A desigualdade deve ser vista com moderação, isto porque encontramos desigualdades boa e ruim, como o colesterol, a desigualdade boa é aquela que estimula os indivíduos a estudar com dedicação e buscar uma ascensão social e uma melhora em sua qualidade de vida. A desigualdade ruim é aquela que impede a mobilidade social e condena o indivíduo a viver na classe social de seus pais, impedindo-o de ascender na hierarquia social, gerando desesperança e insatisfação.

A pobreza e a exclusão social são duas condições da sociedade que chocam as pessoas e causam indignação entre os indivíduos mais sensíveis, como pode uma sociedade, marcado pelo grande avanço tecnológico, onde a ciência evolui rapidamente e a produção de alimentos cresce de forma acelerada, aceitar a morte de pessoas vítimas da fome? Que sociedade é essa, que aceita seus descendentes se digladiarem como animais em busca de um prato raso de comida?

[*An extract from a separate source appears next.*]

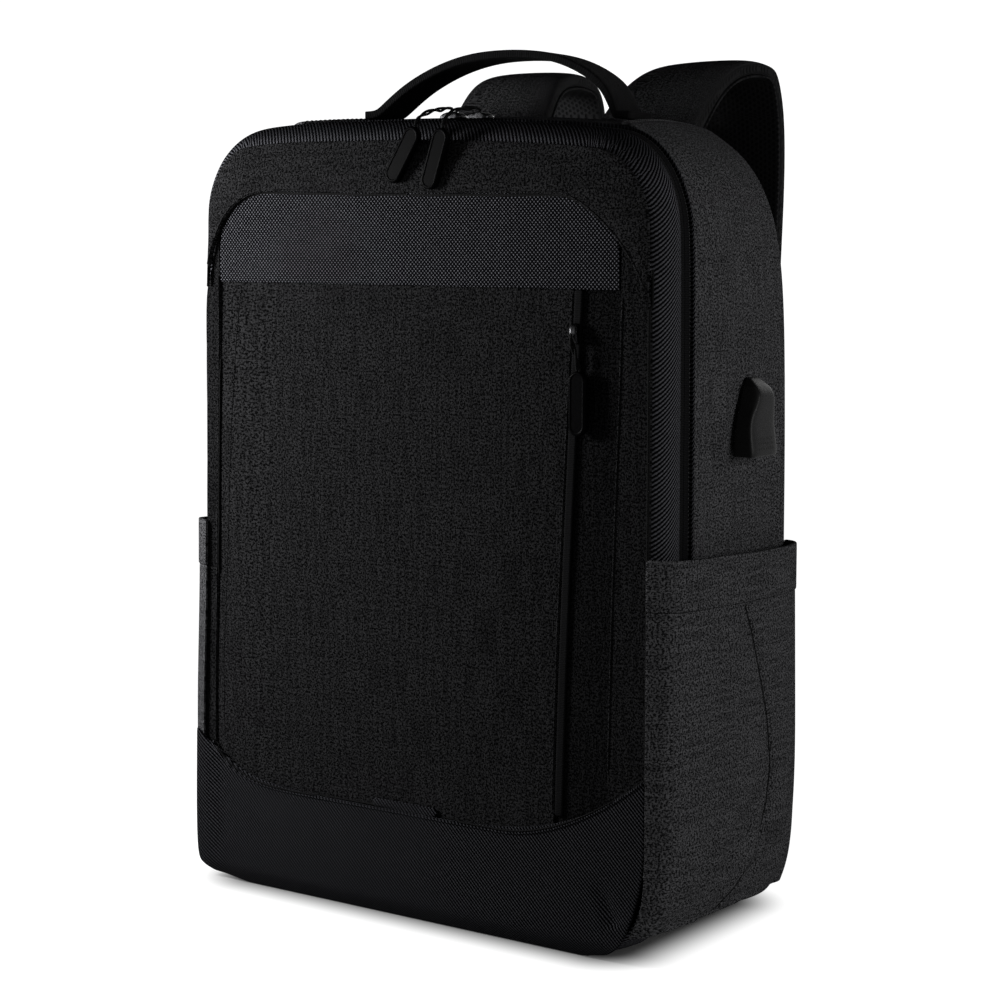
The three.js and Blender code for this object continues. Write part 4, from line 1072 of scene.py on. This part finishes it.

São questões fundamentais que os seres humanos precisam aprender para que possam ser considerados seres racionais, na atualidade, me parece que este aprendizado vai demorar muito tempo, ainda mais quando dados recentes nos mostram que os mais ricos ganharam, em 2012, dinheiro suficiente para acabar com a pobreza no mundo quatro vezes, e porque a pobreza insiste em continuar existindo? A resposta para isso é clara: existem muitos agentes que ganham com a pobreza do mundo, o negócio da pobreza enriquece muitas pessoas que, com isso, continuam usufruindo dos benesses do dinheiro e não se sensibilizam com as dores que envolvem outros seres humanos.

A meritocracia sempre foi um dos grandes legitimadores do sistema capitalista, uma forma clara de fazer com que as pessoas enxergassem a desigualdade por uma ótica menos negativa, uma forma de estimular os indivíduos a buscarem uma melhoria social e uma condição de vida mais digna e decente, deixando de lado uma trajetória de dificuldades crescentes e abrindo um novo horizonte para todos os indivíduos que se destacassem pelo esforço e dedicação, pena que, para Piketty, a meritocracia esta perdendo força com grande rapidez, as chances de indivíduos oriundos de classes sociais mais simples ascenderem socialmente esta em franca decadência, fruto da nova forma de acumulação do sistema capitalista, medidas urgentes devem ser tomadas para impedir que o capitalismo se destrua por si mesmo e os ganhos, inegáveis, do sistema sejam sobrepostos por tragédias e destruições iminentes.

O economista francês faz algumas sugestões interessantes, dentre elas destacamos uma forte tributação sobre o patrimônio, esta taxação deve ser feita em escala global para impedir que os atores econômicos saiam de seus países e busquem guarida em outras regiões, reduzindo a eficácia desta medida, o espaço certo para costurar estes acordos são os grandes tratados internacionais, como os que estão sendo discutido entre blocos econômicos, tais como o possível acordo entre Mercosul e União Européia.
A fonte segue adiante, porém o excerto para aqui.